Echecs. S’attachant aux pas de Goldsworthy, le cinéaste finit par montrer ce qui n’apparaît jamais dans les films sur artistes : les échecs. Car l’Ecossais affronte moins le paysage que le temps, pas seulement le temps météorologique. Quand il assemble des branches ou des pierres au bord d’un estuaire, il dispose de la durée que lui accorde le flux de la marée. Lorsque, pour la quatrième fois, son fragile édifice s’effondre, le corps de l’artiste à son tour s’affaisse. « Je ne connais pas encore assez la pierre », admet-il.

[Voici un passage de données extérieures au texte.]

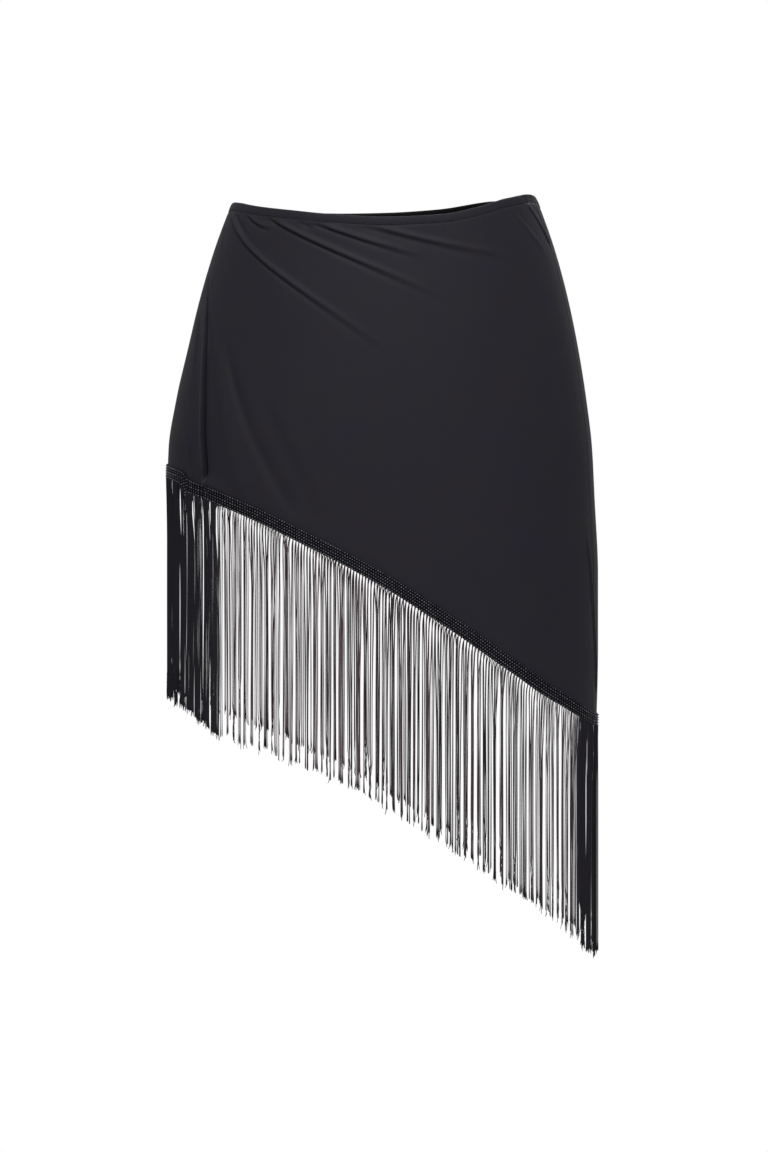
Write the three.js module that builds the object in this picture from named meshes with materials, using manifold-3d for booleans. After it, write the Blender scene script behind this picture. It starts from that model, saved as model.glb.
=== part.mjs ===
// Fringe skirt with a slanting hem, hollow and filled out as it is worn.
// Millimetres, +Z up, front towards -Y, viewer's right towards +X.
// The origin is the middle of the waist opening.
// Angles go round the body in degrees: 0 is the viewer's left side, 90 the middle of the front,
// 180 the right side and 270 the middle of the back.
import * as THREE from 'three';
import { mergeVertices } from 'three/addons/utils/BufferGeometryUtils.js';
import Module from 'manifold-3d';

// Driving dimensions
const CLOTH = 1.6; // wall of the doubled jersey
const SEAM_GAP = 0.3; // between pieces that are sewn together
const CASING_HEIGHT = 6.5; // waist edge turned over its elastic
const CASING_PROUD = 0.6; // how far the casing stands out from each face of the cloth
const HEADING_WIDTH = 10.3; // stitched heading of the fringe, square to its run
const HEADING_THICKNESS = 1.6;
const HEM_SHORT_OF_HEADING = 1.2; // the cloth ends this far above the heading's lower edge
const STRAND_LENGTH = 172; // from the heading's lower edge
const STRAND_WIDTH = 1.3;
const STRAND_ROOT = 3; // length of strand that runs up inside the heading
const SQUARENESS = 0.03; // how much a section swells out at its corners

// Side seams. The right one lies in front of the silhouette.
const LEFT_SEAM = 0;
const RIGHT_SEAM = 165;

// Sections of the filled cloth's outside, down from the waist: reach to the left and right of the
// middle, and depth to the front and back.
const SECTIONS = [
  { drop: 0, left: 119.5, right: 121, front: 86, back: 96 },
  { drop: 40, left: 134.6, right: 135.6, front: 92, back: 102 },
  { drop: 80, left: 146.6, right: 146.8, front: 98, back: 110 },
  { drop: 120, left: 156, right: 155.4, front: 103, back: 118 },
  { drop: 160, left: 165, right: 161.8, front: 107, back: 125 },
  { drop: 200, left: 171.5, right: 165.6, front: 110, back: 129 },
  { drop: 240, left: 173.4, right: 167.4, front: 112, back: 130 },
  { drop: 300, left: 173.8, right: 169, front: 113, back: 129 },
  { drop: 360, left: 173.6, right: 168.8, front: 113, back: 127 },
  { drop: 430, left: 173, right: 168, front: 113, back: 125 },
];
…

La caméra saisit le désastre avec la même compréhension qu’elle illustre la réussite. Le cinéaste ne juge pas, il regarde, attend et enregistre.

A l’exception d’une courte halte dans la maison familiale, le versant biographique est évité. Et pourtant la méticulosité du travail, les réflexions de l’artiste et ses silences dessinent la carte d’une intimité d’autant plus émouvante qu’elle est impersonnelle.